The shares held by the Dutch foundation (STAK) may either be shares in a Dutch legal entity, or in a foreign legal entity. However, this requires that company law of that foreign jurisdiction accepts such split between economic ownership and legal title. In exchange for the acquired shares, the STAK issues depository receipts:
Depository receipts reflect the shares, except for the voting rights. If there is a distribution of profits by the company whose shares are held by the foundation, it shall immediately forward these distributions to the holders of depository receipts. Sometimes, this might occur with a small deduction for costs incurred by the foundation. For tax purposes, the STAK is usually considered transparent. The depository receipts may be sold and transferred by the depository receipt holders, usually subject to transfer restrictions. The STAK usually acquires shares after the incorporation of a company in exchange for depository receipts. However, it may also act as incorporator itself and grant the depository receipts somewhat later to the persons for whose risk and account the incorporation took place.
A family foundation is usually created to provide for the material needs of members of a certain family. Therefore, funds and/or assets (such as shares or real estate) are transferred to the family foundation. Furthermore, the foundation may distribute (the proceeds of) these assets among the family members. This needs to be in accordance with the wishes of the persons who instigated the incorporation. Under Dutch law, the objective of a foundation cannot be to make distributions to either persons who take part in one if its corporate bodies, or to other persons or legal entities. An exception to this would be where these distributions have a non-commercial or social character. However, in practice, the settlor can circumvent this rule. Therefore, the settlor makes a donation to the Dutch foundation, under the obligation that it makes distributions to certain beneficiaries. You need to designate those beneficiaries in a letter of wishes.

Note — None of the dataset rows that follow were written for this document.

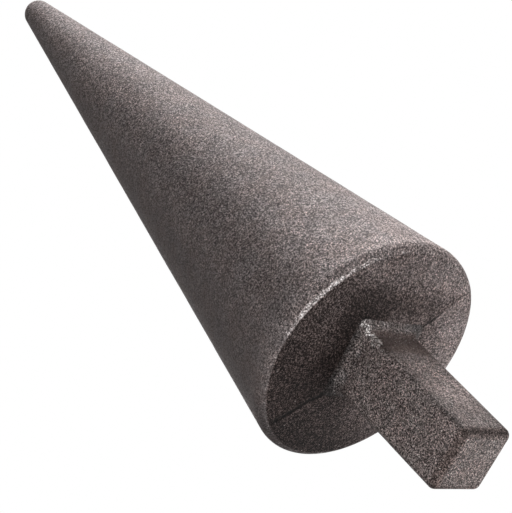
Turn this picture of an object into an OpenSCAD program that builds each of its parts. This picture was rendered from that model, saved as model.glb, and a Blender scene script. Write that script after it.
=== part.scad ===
// Cone mandrel for the square hardy hole of an anvil.
// The cone points up (+Z) and the shank hangs down (-Z).
// The origin is on the axis, level with the sharp rim that the rounding and the mould's draft take off.

/* [Cone] */
// diameter of the cone at its underside, before the rim is rounded
base_d = 93; // [80:1:110]
// height from the rim to the top of the rounded nose
cone_h = 262; // [200:1:320]
// radius of the ball-shaped nose
nose_r = 6.2; // [5:0.1:12]
// radius of the rounded rim
rim_r = 3.9; // [1.5:0.1:5]
// how far the underside bulges at its centre, below the rim
crown = 3; // [1:0.1:5]
// angle at which each half of the underside rises away from the mould's parting line, in degrees
draft_deg = 1.7; // [0.5:0.1:2.5]

/* [Shank] */
// width of the square shank across its flats, loose in a 25.4 mm hardy hole
shank_w = 25; // [22:0.1:25]
// length of the shank, from the rim's level to its end
shank_len = 59; // [40:1:80]
// radius of the shank's long edges and of the edges of its end
edge_r = 2.7; // [1:0.1:3]

/* [Root] */
// radius of the hollow fillet between the shank and the underside
fillet_r = 3.7; // [3:0.1:6]
// depth of the fillet ring's seat in the underside
ring_sink = 1.4; // [1.2:0.1:3]
// thickness of the fillet ring where it runs out on the shank
ring_lip = 0.4; // [0.3:0.05:0.8]
// depth of the square socket that holds the shank's tenon
tenon_len = 16; // [10:1:24]
// gap on each side between seated pieces
seat_gap = 0.05; // [0.02:0.01:0.1]

/* [Hidden] */
$fn = 96;
base_r = base_d / 2;
nose_z = cone_h - nose_r;
// angle between the cone's side and its axis, with the side touching the nose ball
side_deg = atan(base_r / nose_z) - asin(nose_r / sqrt(base_r * base_r + nose_z * nose_z));
// slope of the bulging underside, and the centre of the rim's rounding, which touches it and the side
crown_deg = atan(crown / base_r);
rim_k = rim_r / (1 + sin(crown_deg - side_deg));
rim_x = base_r - rim_k * (sin(crown_deg) + cos(side_deg));
rim_z = rim_k * (cos(crown_deg) - sin(side_deg));
// distance from the shank's axis to the centres of its rounded corners
core = shank_w / 2 - edge_r;
neck_w = shank_w - 2 * ring_lip;
// level of the fillet ring's outer edge, just proud of the underside at the shank's corners
root_z = crown * ((core * sqrt(2) + edge_r + fillet_r) / base_r - 1) - seat_gap;
// the parting plane runs through two opposite corners of the shank
parting_deg = 45;
iron = [0.27, 0.25, 0.25];

// square bar with rounded long edges, from z = 0 up
module rounded_bar(width, radius, height) {
    flat = width - 2 * radius;
    translate([-width / 2, -flat / 2, 0]) cube([width, flat, height]);
    translate([-flat / 2, -width / 2, 0]) cube([flat, width, height]);
    for (sx = [-1, 1], sy = [-1, 1])
        translate([sx * flat / 2, sy * flat / 2, 0]) cylinder(r = radius, h = height);
}

// half outline of the cone: bulging underside, rounded rim, straight side, ball nose
module cone_outline() {
    polygon([
        [0, -crown],
        [rim_x + rim_r * sin(crown_deg), rim_z - rim_r * cos(crown_deg)],
        [rim_x + rim_r * cos(side_deg), rim_z + rim_r * sin(side_deg)],
        [nose_r * cos(side_deg), nose_z + nose_r * sin(side_deg)],
        [0, cone_h - nose_r / 2]
    ]);
    translate([rim_x, rim_z]) circle(r = rim_r);
    intersection() {
        translate([0, nose_z]) circle(r = nose_r);
        translate([0, nose_z - nose_r]) square([nose_r, 2 * nose_r]);
    }
}

// what the mould's draft takes off the underside, one tilted half on each side of the parting line
module draft_cut() {
    reach = base_r + 5;
    for (side = [0, 180])
        rotate([0, 0, parting_deg + side])
            translate([0, 0, -crown])
                rotate([draft_deg, 0, 0])
                    intersection() {
                        rotate_extrude() polygon([[0, -20], [reach, -20], [reach, reach * tan(crown_deg)], [0, 0]]);
                        translate([-reach - 1, 0, -21]) cube([2 * reach + 2, reach + 1, 30]);
                    }
}

// section of the fillet, measured outwards from a corner centre of the shank and up from root_z
module cove_section(inner) {
    difference() {
        translate([inner, -fillet_r]) square([edge_r + fillet_r - inner, fillet_r + ring_sink]);
        translate([edge_r + fillet_r, -fillet_r]) circle(r = fillet_r);
    }
}

module cone_body() {
    color(iron)
    difference() {
        rotate_extrude() cone_outline();
        draft_cut();
        translate([0, 0, -crown - 1])
            rounded_bar(neck_w + 2 * seat_gap, edge_r - ring_lip + seat_gap, crown + 1 + tenon_len);
        translate([0, 0, -crown - 1])
            rounded_bar(shank_w + 2 * (fillet_r + seat_gap), edge_r + fillet_r + seat_gap,
                        root_z + ring_sink + crown + 1);
    }
}

module root_fillet() {
    inner = edge_r - ring_lip + seat_gap;
    color(iron)
    translate([0, 0, root_z])
    for (turn = [0:90:270])
        rotate([0, 0, turn]) {
            translate([core, 0, 0])
                rotate([90, 0, 0]) linear_extrude(height = 2 * core, center = true) cove_section(inner);
            translate([core, core, 0]) rotate_extrude(angle = 90) cove_section(inner);
        }
}

module hardy_shank() {
    color(iron) {
        // neck and tenon, inside the fillet ring and the socket
        translate([0, 0, root_z - fillet_r - 0.5])
            rounded_bar(neck_w, edge_r - ring_lip, fillet_r + 0.5 + tenon_len - root_z);
        translate([0, 0, edge_r - shank_len])
            rounded_bar(shank_w, edge_r, root_z + shank_len - edge_r - fillet_r);
        // rounded end
        translate([-core, -core, -shank_len]) cube([2 * core, 2 * core, 2 * edge_r]);
        for (turn = [0:90:270])
            rotate([0, 0, turn]) {
                translate([core, core, edge_r - shank_len]) rotate([90, 0, 0]) cylinder(r = edge_r, h = 2 * core);
                translate([core, core, edge_r - shank_len]) sphere(r = edge_r);
            }
    }
}

cone_body();
root_fillet();
hardy_shank();
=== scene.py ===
import math
import bpy
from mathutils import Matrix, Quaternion, Vector


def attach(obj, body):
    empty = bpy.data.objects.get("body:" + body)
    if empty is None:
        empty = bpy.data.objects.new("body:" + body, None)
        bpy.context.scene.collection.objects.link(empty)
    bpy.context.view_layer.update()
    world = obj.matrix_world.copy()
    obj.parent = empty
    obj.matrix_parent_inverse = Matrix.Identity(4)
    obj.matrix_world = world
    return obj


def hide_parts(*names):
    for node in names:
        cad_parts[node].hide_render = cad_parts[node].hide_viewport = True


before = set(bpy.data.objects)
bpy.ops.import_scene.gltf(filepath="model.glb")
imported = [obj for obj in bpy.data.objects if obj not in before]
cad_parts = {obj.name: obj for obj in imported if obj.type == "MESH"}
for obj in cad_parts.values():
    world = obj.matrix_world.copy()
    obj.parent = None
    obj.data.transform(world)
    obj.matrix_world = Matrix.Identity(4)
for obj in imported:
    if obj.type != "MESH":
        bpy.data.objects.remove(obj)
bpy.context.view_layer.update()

mm = 0.001
decimal, whole, arrow = "NodeSocketFloat", "NodeSocketInt", "NodeSocketVector"
shape, coating = "NodeSocketGeometry", "NodeSocketMaterial"


def node(tree, kind, **settings):
    made = tree.nodes.new(kind)
    for name, value in settings.items():
        setattr(made, name, value)
    return made


def feed(tree, socket, value):
    # a number, colour or material goes straight into the socket, and another socket gets a wire
    if isinstance(value, bpy.types.NodeSocket):
        tree.links.new(value, socket)
    else:
        socket.default_value = value


def calc(tree, operation, *parts):
    made = node(tree, "ShaderNodeMath", operation=operation)
    for socket, value in zip(made.inputs, parts):
        feed(tree, socket, value)
    return made.outputs[0]


def chain(tree, operation, first, *others):
    for other in others:
        first = calc(tree, operation, first, other)
    return first


def plus(tree, *parts):
    return chain(tree, "ADD", *parts)


def times(tree, *parts):
    return chain(tree, "MULTIPLY", *parts)


def largest(tree, *parts):
    return chain(tree, "MAXIMUM", *parts)


def minus(tree, a, b):
    return calc(tree, "SUBTRACT", a, b)


def rest(tree, share):
    # what a share leaves over
    return minus(tree, 1.0, share)


def absolute(tree, value):
    return calc(tree, "ABSOLUTE", value)


def between(tree, value, low, high, atLow=0.0, atHigh=1.0):
    # a soft step from atLow to atHigh while the value goes from low to high
    made = node(tree, "ShaderNodeMapRange", interpolation_type="SMOOTHSTEP")
    for label, part in (("Value", value), ("From Min", low), ("From Max", high),
                        ("To Min", atLow), ("To Max", atHigh)):
        feed(tree, made.inputs[label], part)
    return made.outputs["Result"]


def split(tree, vector):
    made = node(tree, "ShaderNodeSeparateXYZ")
    feed(tree, made.inputs[0], vector)
    return made.outputs


def join(tree, *parts):
    made = node(tree, "ShaderNodeCombineXYZ")
    for socket, value in zip(made.inputs, parts):
        feed(tree, socket, value)
    return made.outputs[0]


def measure(tree, operation, *vectors):
    # one number from one or two vectors
    made = node(tree, "ShaderNodeVectorMath", operation=operation)
    for socket, value in zip(made.inputs, vectors):
        feed(tree, socket, value)
    return made.outputs["Value"]


def noise(tree, place, scale, detail=2.0, roughness=0.5):
    made = node(tree, "ShaderNodeTexNoise")
    for label, value in (("Vector", place), ("Scale", scale), ("Detail", detail),
                         ("Roughness", roughness)):
        feed(tree, made.inputs[label], value)
    return made.outputs[0]


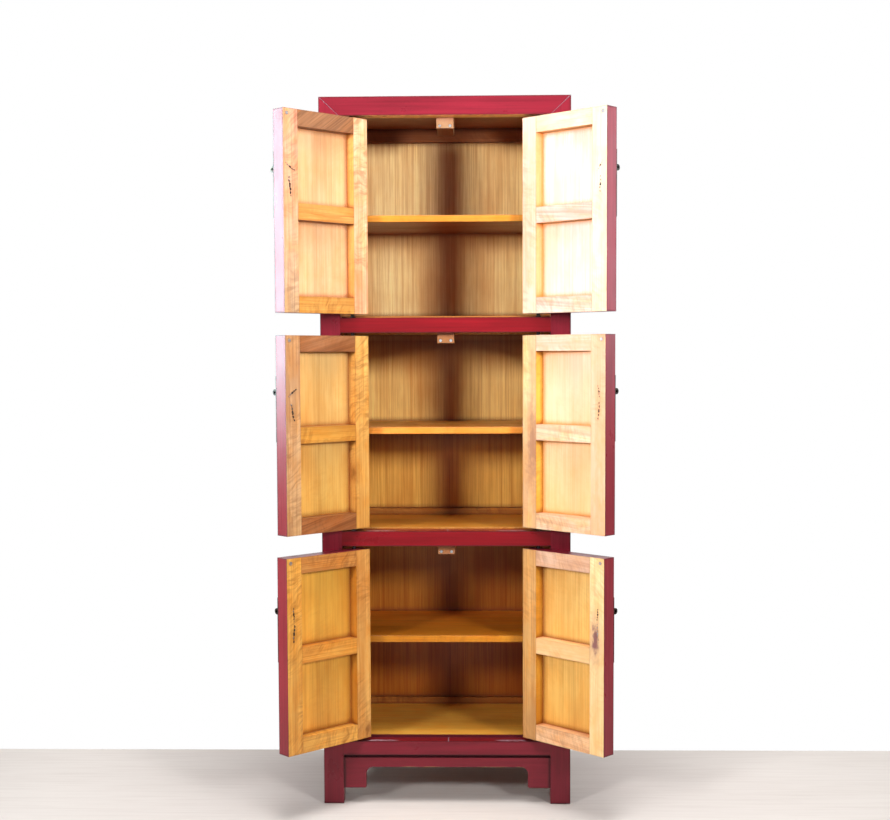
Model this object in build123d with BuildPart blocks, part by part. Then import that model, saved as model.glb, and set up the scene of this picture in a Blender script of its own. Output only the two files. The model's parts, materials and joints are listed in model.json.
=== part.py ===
"""Tall three-tier wedding cabinet: lacquered frame, six pivot-hung doors, three fixed shelves.

Millimetres. X is the width, Y the depth with the doors at -Y, Z is up and 0 is the floor.
The origin lies under the middle of the cabinet as it stands with its doors open.
"""

import os
from math import cos, pi, radians, sin

from build123d import *

# ---------------------------------------------------------------- driving dimensions
# Carcass, outside
width = 650.0
depth = 440.0
post_width = 52.0
front_depth = 42.0  # posts and rails of the face frame, front to back
rear_post_depth = 42.0

# Face frame, from the top down
top_rail_height = 49.0
opening_height = 518.5
mid_rail_height = 39.0
bottom_rail_height = 36.5
leg_height = 131.0  # floor to the underside of the bottom rail
tier_names = ("top", "middle", "bottom")

# Side and rear framing
side_rail_thickness = 28.0
side_panel_thickness = 8.0
side_panel_recess = 6.0
rear_rail_thickness = 30.0
rear_rail_rise = 15.0  # rear rails stand this much above the ledge of their tier
rear_top_rail_height = 55.0
back_panel_thickness = 8.0
back_panel_inset = 7.0  # from the rear face to the panel
top_panel_thickness = 18.0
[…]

Charity foundation or trust
You can also use a foundation for charity. As discussed, the Netherlands legally employ a broad definition of a foundation as a non-profit institution. Practically, however, the goals and applications of the foundation might differ. A trust, where the focus is the benefit of others, is therefore considered as a charitable foundation. If your foundation is a trust, it is meaningful to obtain an ANBI-status (in Dutch: Algemeen Nut Beogende Instelling). This means the trust qualifies for tax benefits. If it is committed to charity for 90% or more, it can be considered as ANBI. Then, there is no taxation for inheritance and gifts (provided that you use the inheritance or gift for charity purposes) and refund of energy tax. Furthermore, donors are able to deduct the donation of their taxable income or corporate income tax. This tax regime, designed for non-profit end charitable activities, makes the Netherlands a very interesting country to establish a charitable foundation.